I have not tried Tri Tec 14 but I certainly will now. 

Ingrid


----------



## horseluvr2524 (Sep 17, 2013)

BTW my horse used to always get horrible hives in summer. After using Ultrashield red, she no longer gets hives. It has been most effective for me.


----------



## KsKatt (Jun 2, 2014)

horseluvr2524 said:


> Ultrashield does work really well. Red is the most concentrated form and only one that works for me. I use a homemade fly spray (apple cider vinegar and garlic) and about a quarter of the mixture is ultrashield red. It does a great job of keeping the bugs off and saves money too (since I am mixing it with my homemade spray).
> 
> It does nothing for mosquitoes though. Not a problem for me since I do live in a desert, but the few times we did get mosquitoes the horses got all bit up. It is a fly spray though, not mosquito spray.


I sure would love to get the recipe for that homemade fly spray of yours!!
Would you be willing to share?:wink:


----------



## usandpets (Jan 1, 2011)

Around here, none work very well but the Bronco Gold (oil based) works about the same as the rest. The regular Bronco (water based) doesn't work at all. 

I don't think we've tried the Tri Tech because it was so much more expensive. 

We've done the homemade flyspray too.

This year we are trying fly predators. We also string up the sticky fly tape along our fence lines. That usually needs to be replaced every 3 days.
_Posted via Mobile Device_


----------



## xJumperx (Feb 19, 2012)

We have pretty nasty flies here, as it gets quite hot and humid, and there are several dairy and horse farms in the area. We have a whole fly system that we use, and it seems to do the trick.

First of all, Fly Predators. 

Secondly, Spot-On by Farnam. It comes in a box containing three little droppers, much like flea droppers for dogs and cats, except much bigger. We apply this stuff once in the beginning of each summer month, and it actually does a decent job by itself.

Over the Spot-On, we use ENDURE by Farnam. I swear by the stuff!! Waterproof, sweatproof, and is the only fly spray I've tried that actually worked. If you apply it every day, in two weeks the tails will stop swatting.

On top of all that, we use flymasks. My thin-skin Thoroughbred does have a fly sheet, but we honestly don't need it after all of the other stuff. I mainly use it just for the days before a show when I'm trying to keep him clean. :lol:

That is pretty much our fly-containment system. We've tried the homemade fly sprays, but the ones that work are more expensive than the Endure (we buy in bulk), and anything cheaper doesn't work. None of the traps we've tried work, we have too many flies. 

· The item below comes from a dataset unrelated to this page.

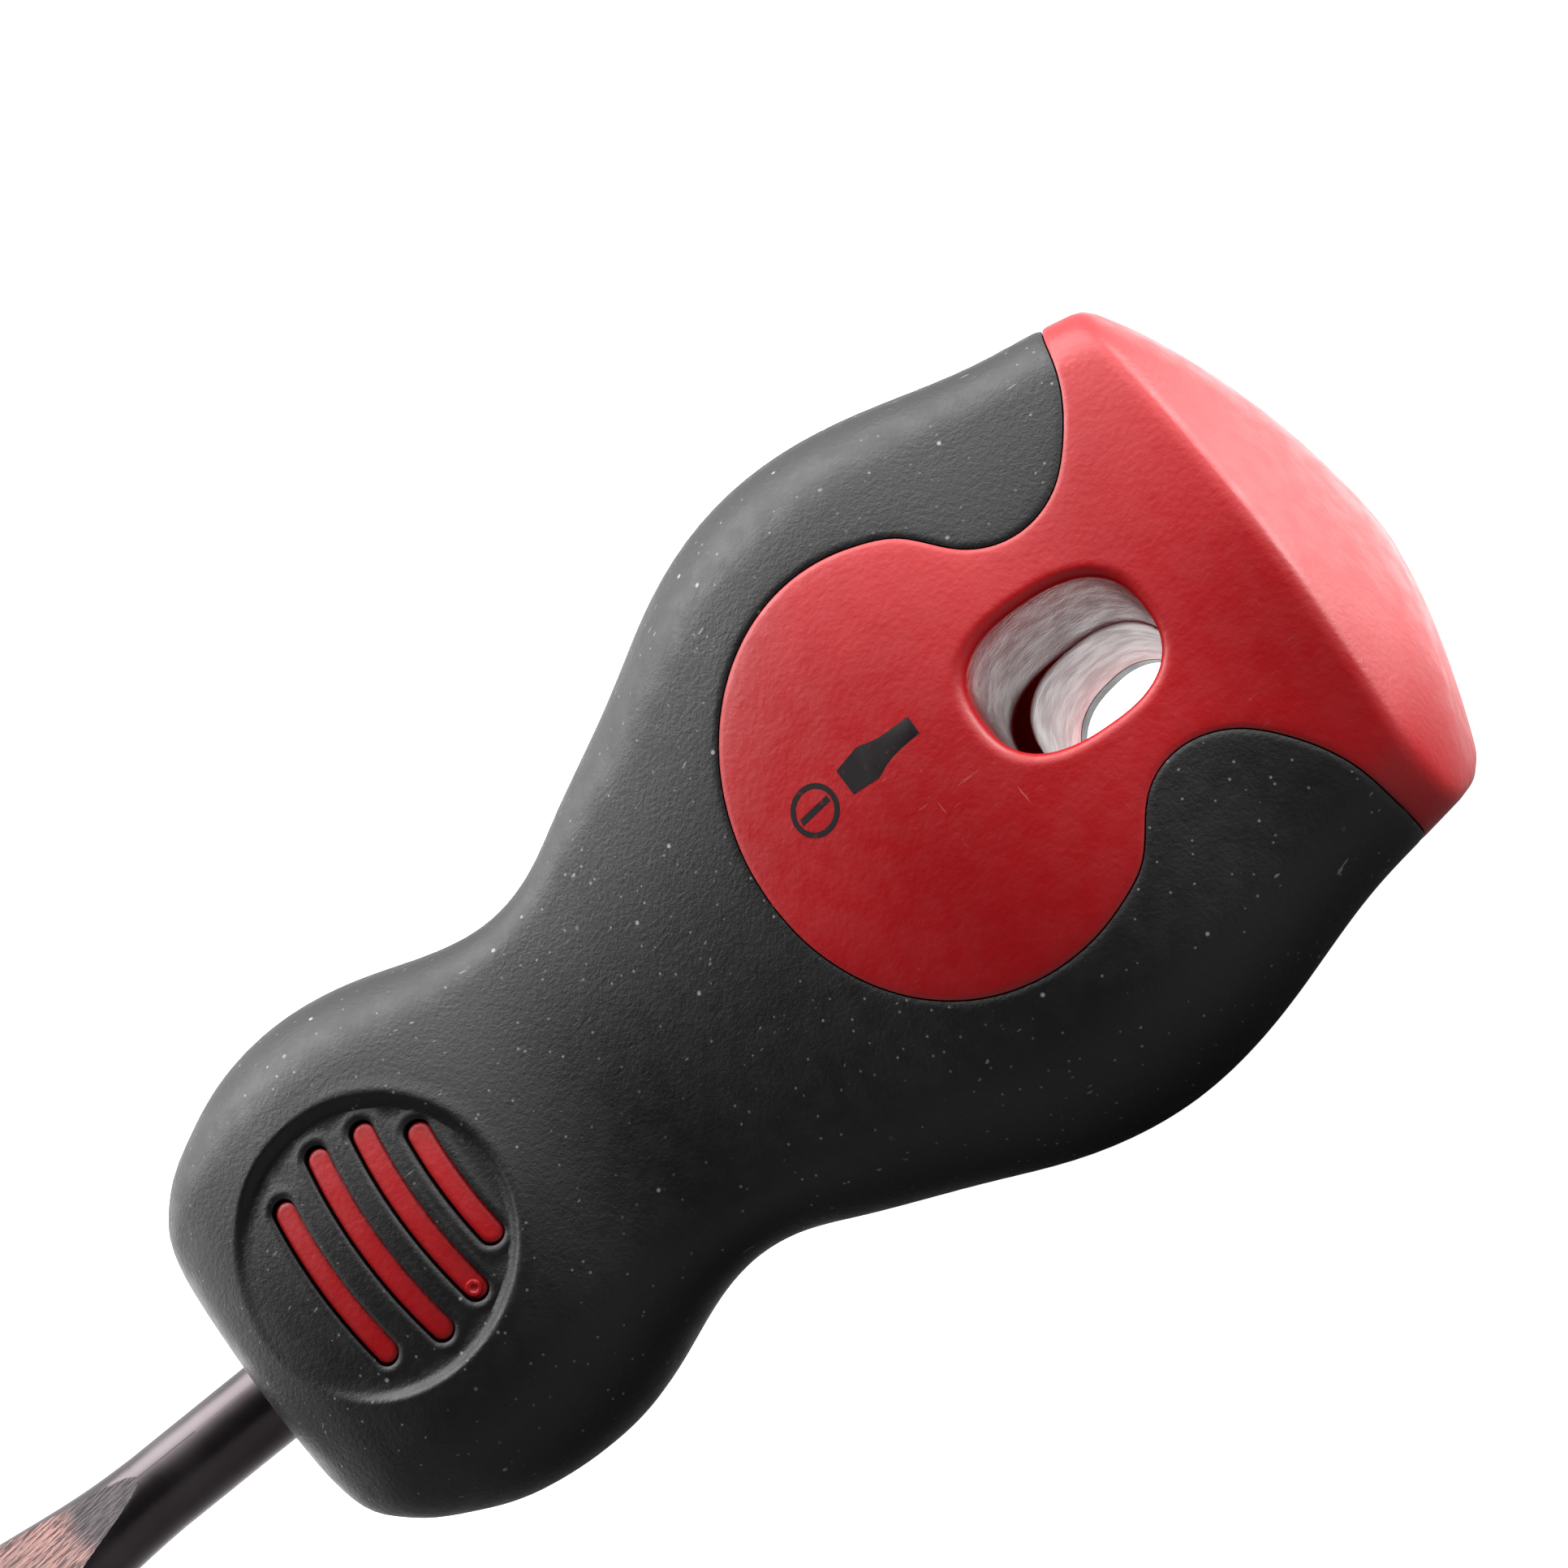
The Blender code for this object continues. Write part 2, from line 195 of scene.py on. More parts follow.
EXIT_TURN = 4               # the corner that the hole leaves through
HOLE_POINTS = 150
NUB_POINTS = 24
FLAT_STEPS = 20
EDGE_STEPS = 28
SEAM_OFFSETS = (-0.42, -0.26, -0.14, -0.05, 0.0, 0.03, 0.1, 0.2, 0.36)
MEDALLION_OFFSETS = (-0.5, -0.3, -0.12, 0.0, 0.1, 0.2, 0.32, 0.46, 0.7)
SLOT_OFFSETS = (-0.5, -0.36, -0.22, -0.1, -0.04, 0.0)
RIB_OFFSETS = (-0.1, 0.0, 0.08, 0.2, 0.34)
NUB_SHARES = (0.3, 0.5, 0.8, 1.0)
MOUTH_OFFSETS = (0.0, 0.02, 0.06, 0.12, 0.2, 0.3, 0.42, 0.56, 0.7, 0.9)
EXIT_OFFSETS = (0.0, 0.02, 0.07, 0.15, 0.26, 0.4, 0.56, 0.7)
NEAR_SHARES = (0.15, 0.35, 0.55, 0.75, 0.9)     # rings of the hole's wall, mouth to ledge
FAR_SHARES = (0.1, 0.3, 0.5, 0.7, 0.9)          # and ledge to far end
SIN60 = math.sin(math.radians(60))

# The surface's profile
GIRTH_SHARE = 0.84          # how much the spread counts in the length of the profile
PROFILE_STEP = 0.05
PROFILE_BLUR = 0.3
BLUR_REACH = 30
WALL_STEPS = 3000
DOME_STEPS = 900
APEX_SHARE = 0.99985
DOME_BULGE = 0.1
LEAST_SIZE = 0.002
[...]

Hope you succeed at your fly control issue!


----------



## PaintHorseMares (Apr 19, 2008)

Just some info...

- Keep in mind that all the insecticide sprays are basically just different combinations of the _same three active ingredients_, so don't expect a great deal of difference between brands or cost. Insecticides for Fly Control on Horses | University of Kentucky Entomology

- The type and number of flies varies greatly based on the weather, e.g. temperature, sunlight, wind, and humidity, so if a spray seems to work great one day, _it may just be coincidence_, i.e. there were less flies that day.

- The manufacturer's claims for effectiveness and duration have _no actual studies to back them up_.

Good luck. In all my horse years, I have not found _any_ product or homemade recipe that I would honestly call effective on a day in, day out basis.


----------